Maggiori incentivi potrebbero portare a maggiori investimenti
Secondo Francesco Cerruti Direttore di Italian Tech Alliance, che ha partecipato alla tavola rotonda in occasione della presentazione del report, maggiori incentivi agli investimenti da parte del Governo potrebbero dare un boost al comparto.
«Ci tengo a sottolineare che le startup non sono le imprese del futuro ma quelle del presente – ha commentato. Creano benessere, posti di lavoro e ricchezza e come tali andrebbero supportate. Sappiamo che il nostro ecosistema di BA muove ancora cifre piccole (nel 2021 per la prima abbiamo superato il miliardo e probabilmente supereremo i 2 miliardi quest’anno. Ma negli altri paesi le cifre sono molto più alte.

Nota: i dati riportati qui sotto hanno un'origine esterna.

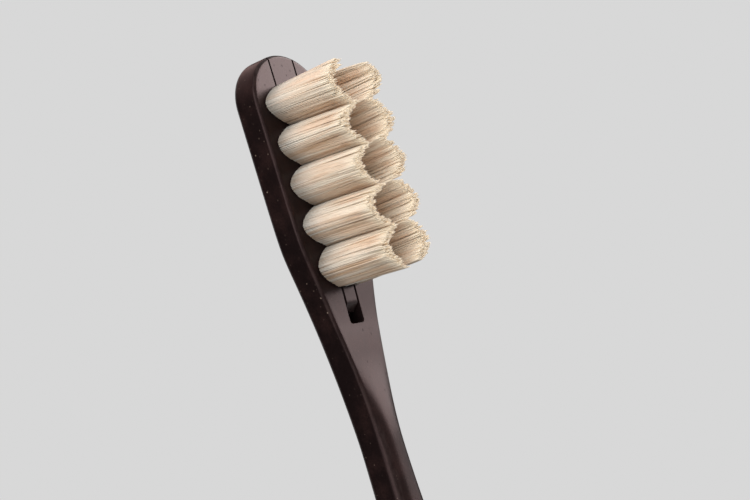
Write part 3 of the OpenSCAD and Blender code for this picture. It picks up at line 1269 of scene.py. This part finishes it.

In questi anni difficilissimi circa 150 startup hanno assunto (dati relativi ai primi mesi del 2022), in alcuni casi raddoppiando la forza lavoro. I margini di crescita nel nostro paese sono ampi e qualcosa sta effettivamente cambiando, in meglio. Abbiamo la fortuna di essere partiti dopo e possiamo “copiare” virtuosamente dagli altri Paesi, facendo nostri degli strumenti che incentivino più BA a investire e a farlo con cifre maggiori. Sto pensando ad esempio all’Enterprise Investment Scheme (EIS) in UK, che riconosce a chi investe in imprese innovative uno sconto maggiore sulle tasse tanto più l’investimento viene mantenuto nel tempo».
Sicuramente è anche arrivato il momento di aggiornare la Legge sulle startup, o Startup Act, che ormai ha compiuto 10 anni ed è quindi obsoleta rispetto a un sistema che cambia a grande velocità.